From this surreal family scenario, Alterman has crafted a narrative that’s affectionate yet fierce, filled with lively anecdotes of her Boston upbringing and with soul-searching exploration as she works to reconcile the conflicting sides of Ira, who died in 2015 at the age of 70. “A cheddar sharp cheeseball who couldn’t resist a pun” is how Alterman describes him, but, as she comes to realize, Ira was also a passionate person with a private inner life. Alterman is a top-notch comic writer, and fans of Chris Offutt’s memoir My Father the Pornographer or the podcast “My Dad Wrote a Porno” will especially love this smart, compelling chronicle of family connections and the foibles and contradictions that make us human.
The New One
Comedian Mike Birbiglia comes to terms with his own foibles as a father in The New One: Painfully True Stories From a Reluctant Dad. In this funny, candid memoir, which was inspired by his hit Broadway show The New One, Birbiglia muses upon his former—and profound—aversion to becoming a father, the path that brought him to parenthood and the ways in which playing the role of papa has forever altered him.
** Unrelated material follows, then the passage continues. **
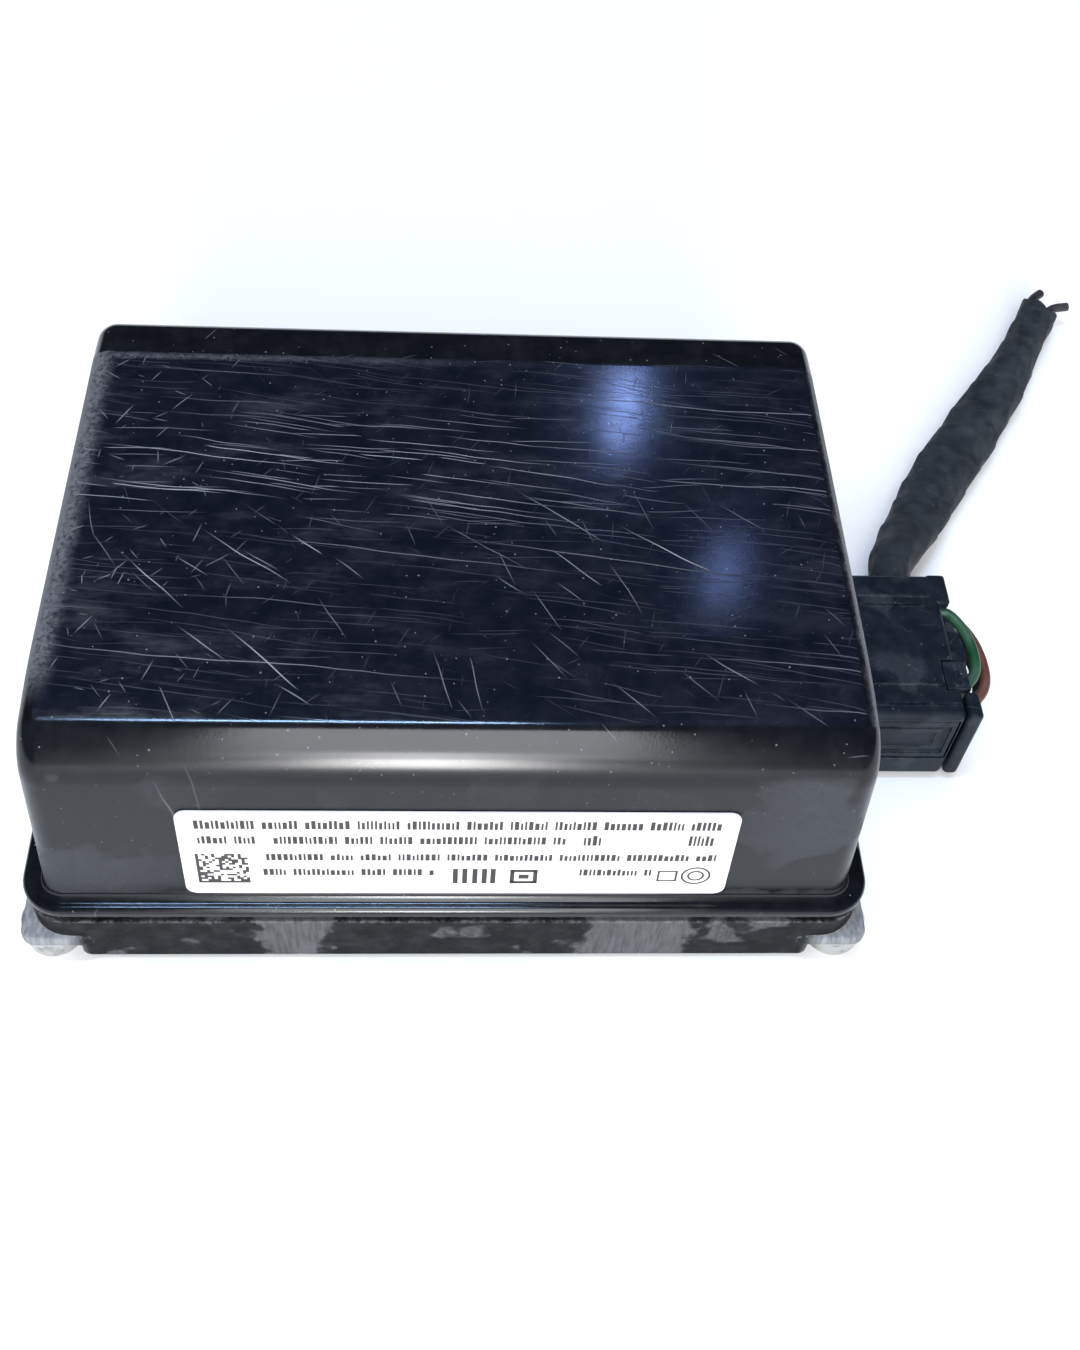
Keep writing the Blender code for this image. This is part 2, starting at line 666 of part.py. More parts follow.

Birbiglia is a stand-up comedy star and actor (“Broad City,” “Orange Is the New Black”), and he’s as amusing on the page as he is onstage and on-screen. An affable narrator with humility and good humor, he tracks his evolution from a guy who’s resolute about not reproducing to a father whose laptop holds 4,326 photos of his infant daughter. Along the way, he opens up about the toll of traveling for comedy gigs and his ongoing weight and health struggles.
But his main focus is newbie parenthood with its attendant adjustments, such as when he’s forced to relinquish his beloved couch—the first item of furniture he purchased as an adult—to his daughter, because it’s the only place she’ll sleep. (He describes this experience as being “evicted from your own life.”) His perspectives are complemented by clever poems from his wife, J. Hope Stein, which appear throughout the book. Seasoned and rookie dads alike will appreciate Birbiglia’s comic riffs on family life. His memoir is a can’t-miss gift that’s sure to make ’em laugh.
To Me, He Was Just Dad
Celebrity dads take center stage in the anthology To Me, He Was Just Dad: Stories of Growing Up With Famous Fathers, edited by Joshua David Stein. An intriguing collection of essays written by the children of actors, authors, inventors, sports heroes and scientists, the book gives readers the lowdown on what it’s like to be raised by a legend.
Frequently funny and consistently intimate, the essays reveal surprising truths about their subjects. Erin Davis shares fond on- and offstage memories of his dad, Miles Davis, that belie the musician’s brooding public persona. Isabelle Bridges Boesch recalls cherished childhood moments with her father, actor Jeff Bridges. Having the Dude for a dad, she writes, is “like having the greatest, most imaginative friend in the world.” Zoe Jackson, daughter of Samuel L. Jackson, describes the swaggering, unflappable star as “a big nerd, in the best way possible.”
In the book’s introduction, Stein asks, “How wide is the gap between what the public thinks of notable men and what the sons or daughters of those men experience?” These essays offer an answer. Kurt Vonnegut, Leonard Nimoy, Carl Sagan and Kareem Abdul-Jabbar are also included in this showcase of prominent papas. Rare family photos give the book extra appeal. Stein, who is editor-at-large at Fatherly, a digital brand that offers parenting resources, delivers a great read for dads everywhere with this touching tribute to family men.